Since the election of Barack Obama as the nation’s 44th President, the Democratic Party has almost singularly  accomplished an ambitious set of policy advancements for the American people, including  the expansion of children’s healthcare programs, enacting higher fuel efficiency standards for states, ending policies that offered tax benefits to companies who outsource American jobs, and last, but not least, implementing equal pay for women.

These advancements, however, run the risk of being lost in the shuffle of campaign season when schimisms within the party begin to detract from the good that’s been done.

As elected Democrats try to “out conservative” Republicans in political campaign messaging, minorities are being left hanging with no hook.  What have Republicans achieved in the past two years for the American public?  Their opposing messaging has been their accomplishment, not their legislative agenda.

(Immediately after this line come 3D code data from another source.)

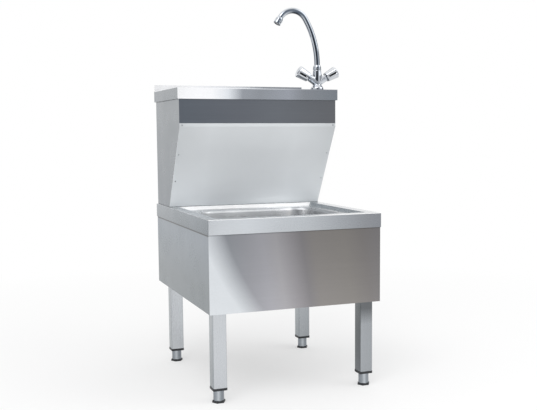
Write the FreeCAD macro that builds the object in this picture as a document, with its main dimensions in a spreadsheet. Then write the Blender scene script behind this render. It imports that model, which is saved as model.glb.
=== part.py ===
import FreeCAD, Part
import math
import os
import re
import Sketcher

# A floor-standing hand wash and utility sink in folded stainless sheet, in millimetres.
# X runs to the right, Y to the wall behind, Z up. The origin is on the floor, at the
# centre of the box that holds the whole unit, tap handle included.
V = FreeCAD.Vector
doc = FreeCAD.newDocument("HandWashSink")

# ---------------------------------------------------------------- driving dimensions
DIMENSIONS = {
    # folded sheet and overall size
    "width": 500,
    "depth": 600,
    "top_height": 850,
    "sink_height": 496,
    "sheet": 1.2,
    "fold_radius": 1.5,
    # lower top: lip, rim, sunken deck and the shelf that carries the upper cabinet
    "sink_lip": 40,
    "rim_width": 33,
    "deck_drop": 10,
    "deck_slope": 8,
    "shelf_depth": 164,
    "service_width": 380,
    "service_depth": 100,
    "service_setback": 25,
    # pressed bowls; the sink is set back from the front edge, the basin and the tap from the wall
    "bowl_sheet": 1.0,
    "bowl_land": 3,
    "sink_bowl_width": 370,
    "sink_bowl_length": 320,
    "sink_bowl_depth": 200,
    "sink_bowl_corner": 60,
    "sink_bowl_edge": 8,
    "sink_bowl_floor": 25,
    "sink_bowl_setback": 220,
    "hand_bowl_width": 320,
    "hand_bowl_length": 240,
    "hand_bowl_depth": 140,
    "hand_bowl_corner": 50,
    "hand_bowl_edge": 8,
    "hand_bowl_floor": 25,
    "hand_bowl_x": -45,
    "hand_bowl_setback": 152,
    # lower cabinet
    "apron_bottom": 246,
    "apron_inset": 2,
    "apron_flange": 12,
    "rail_height": 40,
    "rail_bottom": 400,
    "rail_wall": 1.5,
    # legs and adjustable feet
    "leg_size": 38,
    "leg_wall": 1.5,
    "leg_corner": 3,
    "leg_side_inset": 15,
    "leg_front_inset": 22,
    "leg_rear_inset": 72,
    "leg_over": 30,
    "bolt_radius": 4,
    "bolt_head": 13,
    "bolt_head_height": 5,
    "bolt_play": 0.2,
    "foot_height": 35,
    "collar_height": 6.5,
    "collar_lip": 0.75,
    "plug_depth": 45,
    "sleeve_radius": 14.7,
    "sleeve_wall": 1.5,
    "sleeve_length": 56,
    "sleeve_play": 0.3,
    "rod_radius": 6,
    "rod_play": 0.06,
    "rod_length": 100,
    "nut_depth": 12,
    "hex_size": 32,
    "hex_height": 6,
    # upper cabinet
    "upper_depth": 305,
    "upper_lip": 32,
    "upper_inset": 5,
    "upstand_height": 22,
    "upstand_depth": 12,
    "band_drop": 102,
    "strip_height": 11,
    "foot_setback": 158,
    "tray_flange": 15,
    "panel_return": 12,
    "cutout_width": 200,
    "cutout_height": 90,
    "cutout_lift": 24,
    "cutout_corner": 10,
    # screws
    "screw_radius": 1.9,
    "screw_play": 0.2,
    "screw_head": 3.6,
    "screw_head_height": 1.6,
    "screw_edge": 8,
    "lip_screw_front": 40,
    "lip_screw_rear": 13,
    "lip_screw_drop": 25,
    # wastes and pipe
    "sink_drain": 26,
    "sink_flange": 42,
    "sink_thread": 23.9,
    "hand_drain": 20,
    "hand_flange": 32,
    "flange_height": 2,
    "drain_play": 0.5,
    "drain_wall": 2,
    "shank_length": 12,
    "strainer_hole": 3,
    "strainer_holes": 6,
    "gasket_height": 3,
    "tee_height": 46,
    "tee_sump": 3,
    "tee_wall": 4,
    "outlet_length": 30,
    "pipe_radius": 16,
    "pipe_wall": 1.8,
    "pipe_bend": 40,
    "pipe_back": 70,
    "pipe_drop": 60,
    "pipe_run": 34,
    "socket_length": 26,
    "socket_wall": 3,
    "nut_wall": 5,
    "nut_length": 16,
    # tap
    "tap_x": 206,
    "tap_setback": 250,
    "tap_hole": 17.5,
    "tap_base": 22,
    "tap_spigot": 16.5,
    "tap_gasket_height": 1.5,
    "tap_waist": 15,
    "tap_waist_height": 16,
    "tap_neck": 11.5,
    "tap_neck_height": 66,
    "arm_height": 24,
    "arm_tilt": 28,
    "arm_radius": 11,
    "arm_length": 31,
    "inlet_radius": 4.5,
    "inlet_depth": 14,
    "inlet_x": 6,
    "inlet_y": -5,
    "stud_y": 11.5,
    "stud_radius": 4,
    "stud_length": 70,
    "washer_radius": 24,
    "washer_height": 3,
    "washer_slot": 12,
    "stud_nut": 13,
    "stud_nut_height": 8,
    "collar_radius": 13.7,
    "collar_drop": 4,
    "collar_top": 77,
    "spout_radius": 8,
    "spout_wall": 1.2,
    "spout_play": 0.06,
    "spout_spigot": 18,
    "spout_ring": 10.8,
    "spout_ring_height": 3,
    "spout_gap": 0.3,
    "spout_straight": 13,
    "rise_radius": 262,
    "rise_angle": 32,
    "bend_radius": 47,
    "bend_angle": 116,
    "spout_tail": 4,
    "aerator_radius": 11.5,
    "aerator_length": 20,
    "aerator_wall": 1.5,
    "aerator_recess": 2,
    "headwork_radius": 9,
    "headwork_seat": 12,
    "headwork_flange": 10,
    "headwork_flange_height": 2.5,
    "headwork_neck": 6.5,
    "headwork_neck_height": 5,
    "spindle_radius": 4,
    "spindle_play": 0.06,
    "spindle_length": 30,
    "handle_start": 34.5,
    "handle_length": 37,
    "handle_inner": 16,
    "handle_outer": 19,
    "handle_dome": 3,
    "handle_hollow": 12,
    "handle_hollow_depth": 9,
    "lobe_groove": 6,
    "lobe_count": 4,
    "cap_radius": 8,
    "cap_height": 1.5,
}

sheet = doc.addObject("Spreadsheet::Sheet", "Dims")
for row, (word, size) in enumerate(DIMENSIONS.items(), start=1):
    sheet.set(f"A{row}", word)
    sheet.set(f"B{row}", str(size))
    sheet.setAlias(f"B{row}", word)
doc.recompute()

# Sizes that follow from the driving ones, each with its formula.
derived = doc.addObject("App::VarSet", "Derived")


def formula(text):
    """The text with each size's name turned into a reference to its cell or property."""
    def reference(match):
        word = match.group(0)
        if word in DIMENSIONS:
            return "Dims." + word
        if word in derived.PropertiesList:
            return "Derived." + word
        return word
    return re.sub(r"[a-z][a-z_]+", reference, text)


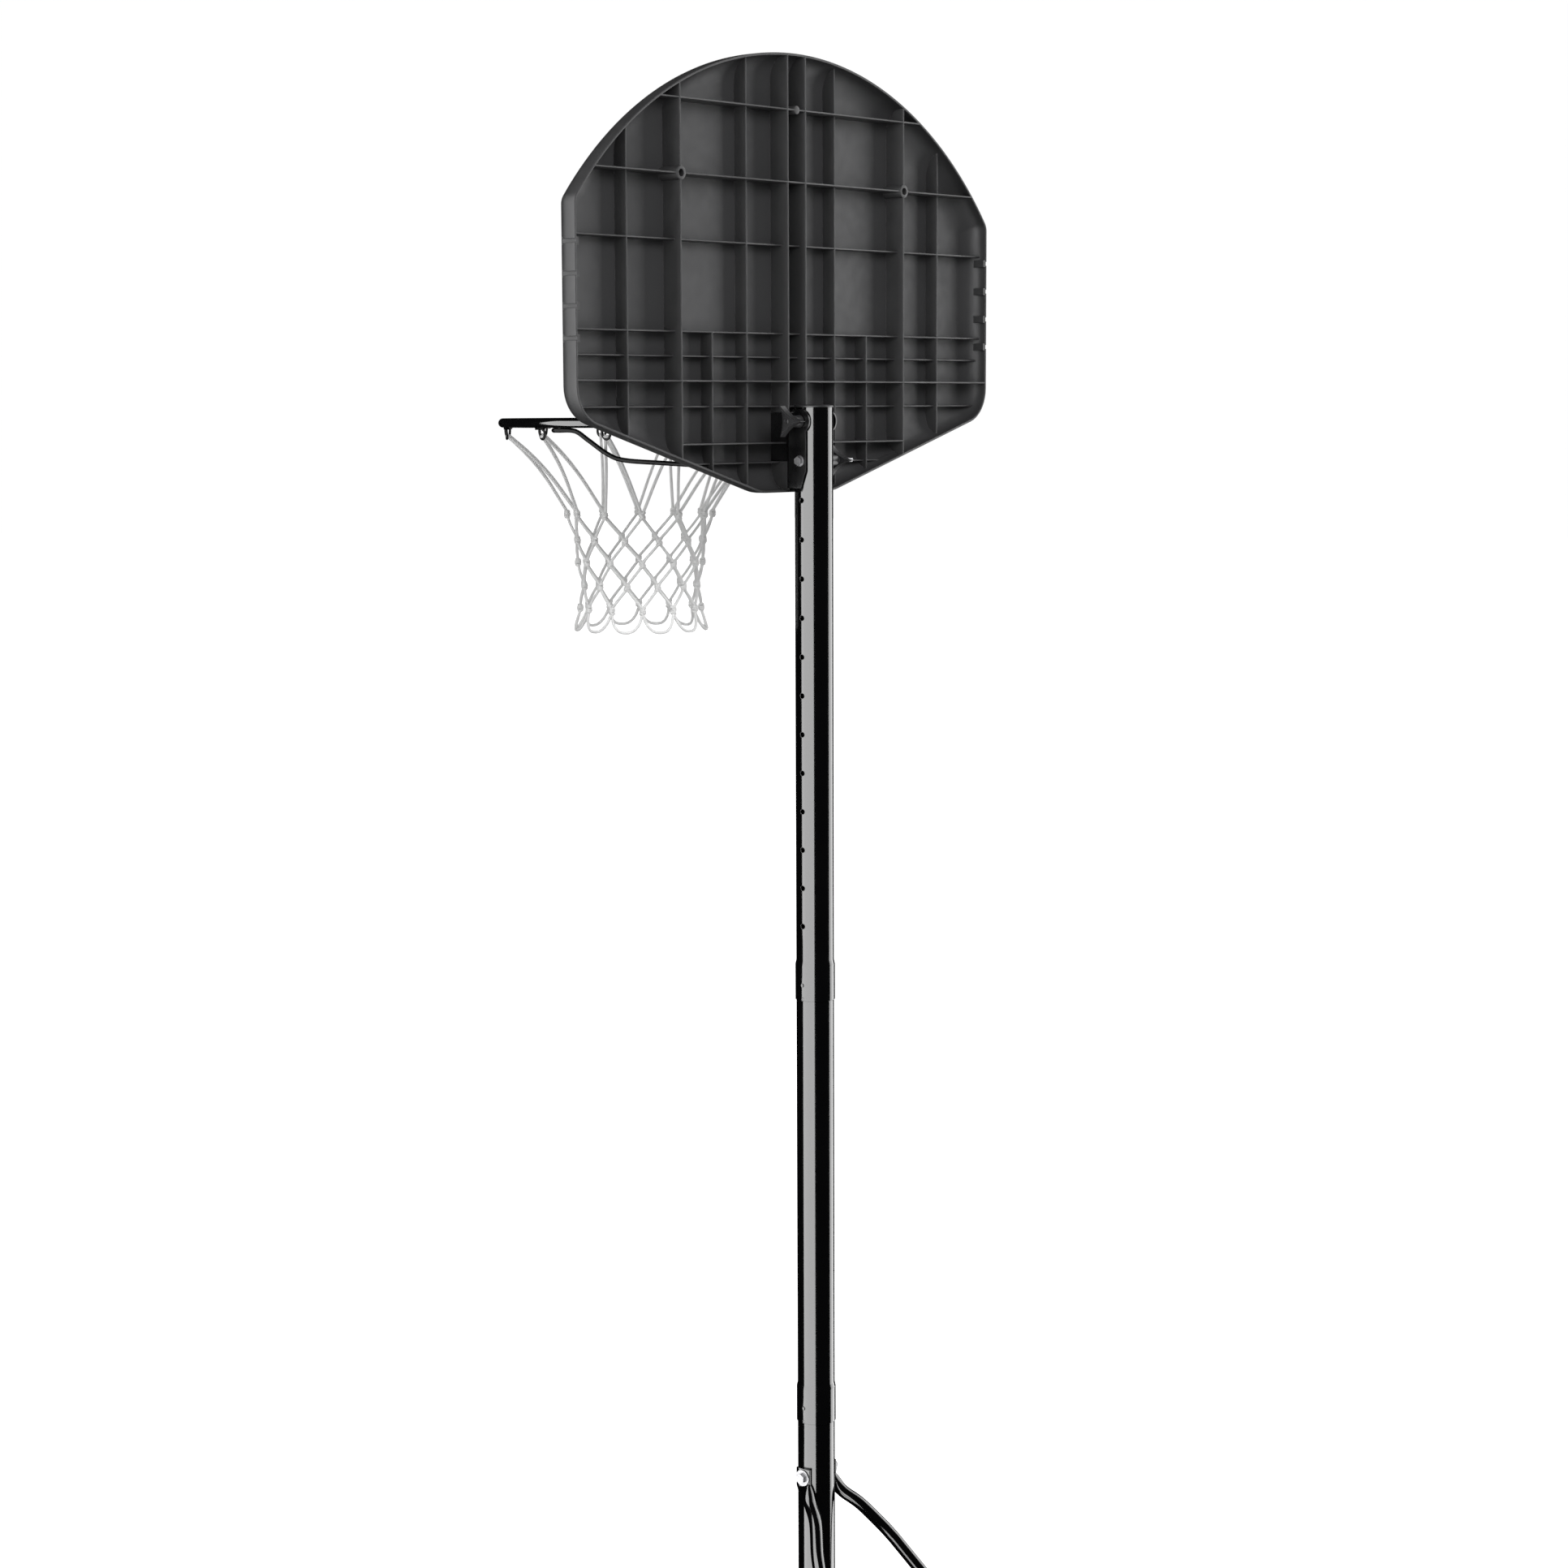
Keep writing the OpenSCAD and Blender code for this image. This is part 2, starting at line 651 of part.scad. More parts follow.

According to Gallup, 9 out of 10 registered Republicans are non-Hispanic whites.  Voting minorities are the voting bloc of the Democratic Party but, when the election kitchen is hot, southern Democrats leave their base and flock toward the party perceived to be in favor in the moment.

Other than a few bi-partisan sponsored ground breaking bills by brave individual socially conscious Republicans, as a group, their successes of the past 2 years have been slim to none, and do not go far beyond successfully delivering messaging to a huddle of already enraged people.

So why are conservative Democrats leaving their base? The politics of the moment cannot be the basis of policy decisions for the future.  Though the conservative types might be wrestling with the best messaging to win at midterms, a retreat from Democratic values may not be the way ahead.